Roger Merino_edited_edited

Roger Merino (Universidad del Pacífico)

Dr Merino is an Associate Professor at the Public Management School, Universidad del Pacífico. He has a PhD in Social & Policy Sciences and an M.Sc. in International Policy from the University of Bath. His research interests are political ecology, environmental governance, and indigenous rights. In 2022, Merino was a visiting fellow at the Extractivism.de project. He has intensively studied the impacts of mineral and agricultural extractivism in local landscapes, how Indigenous peoples and local communities challenge extractive operations, and how state policies and structures are impacted and transformed by the struggles around extractivism.

José Carlos Orihuela (Universidad Católica del Perú)

Dr Orihuela is a senior lecturer at the Economics Department at the Universidad Católica del Perú. He studies institutions, how they change and why they matter for the economy and the environment.

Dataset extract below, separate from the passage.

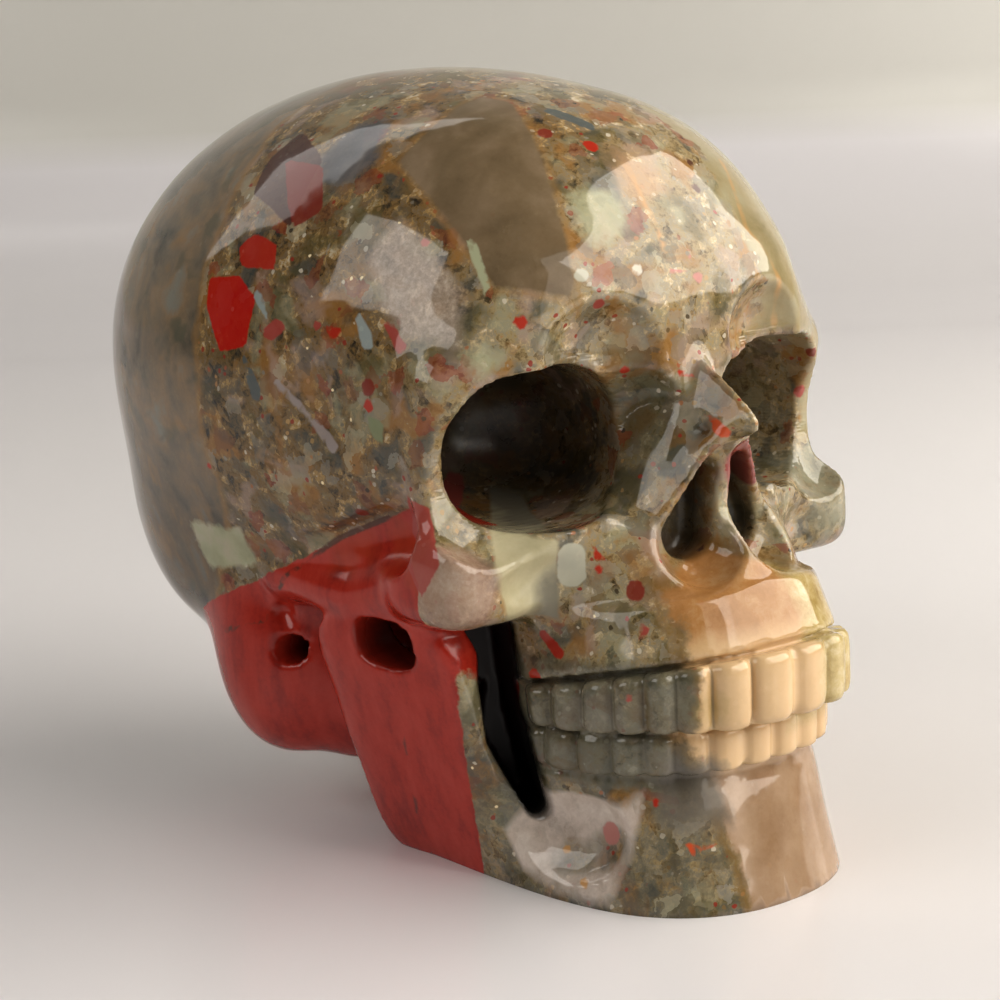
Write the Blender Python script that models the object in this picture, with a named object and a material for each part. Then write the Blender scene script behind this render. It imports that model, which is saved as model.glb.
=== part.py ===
"""A small human skull carved in the round from one piece of brecciated jasper and chalcedony.

Lengths in the recipe are millimetres. The face looks along -Y, the skull's left side is +X,
and the jaw stands on Z = 0. The stone is described as a distance field, which a volume turns
into one closed mesh: negative inside the stone, positive outside. The right half mirrors the
left one, because every point is read at the absolute value of its X.
"""
import math

import bmesh
import bpy

MM = 0.001

# The block that holds the carving, and the mesh made from it
BLOCK_LOW = (-23.0, -31.0, -3.0)
BLOCK_HIGH = (23.0, 34.0, 52.0)
CELL = 0.45
FACETS_KEPT = 0.064

# Brain case: centre and radii of the rounded masses that make it
CASE = ((0, 7.5, 30.3), (19.3, 24.4, 18.4))
NAPE = ((0, 12.0, 20.0), (17.0, 17.8, 14.8))
FOREHEAD = ((0, -3.8, 31.4), (16.6, 15.6, 15.4))
TEMPLES = ((0, -7.2, 26.0), (15.6, 12.6, 10.0))
UNDERSIDE_POINT = (0, 6, 5.8)
UNDERSIDE_SLOPE = (0, 0.30, -1)
MASTOID = ((12.9, 5.8, 11.2), (4.0, 5.4, 6.4))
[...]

He has published on diverse issues concerning extractivist societies' economies, such as the link between resource boom and institutional change and mining and oil development challenges in Latin America. He has a PhD from Columbia and an MPA/ID from Harvard and was a postdoctoral fellow at Watson Institute de Brown. He has researched the local resource curse, comparative developmental state formation in the Andean countries, and the institutions governing protected areas in the southern Peruvian Amazon.

Luíza Cerioli (University of Kassel)

Our postdoctoral researcher, Luíza Cerioli (University of Kassel), will moderate the discussion.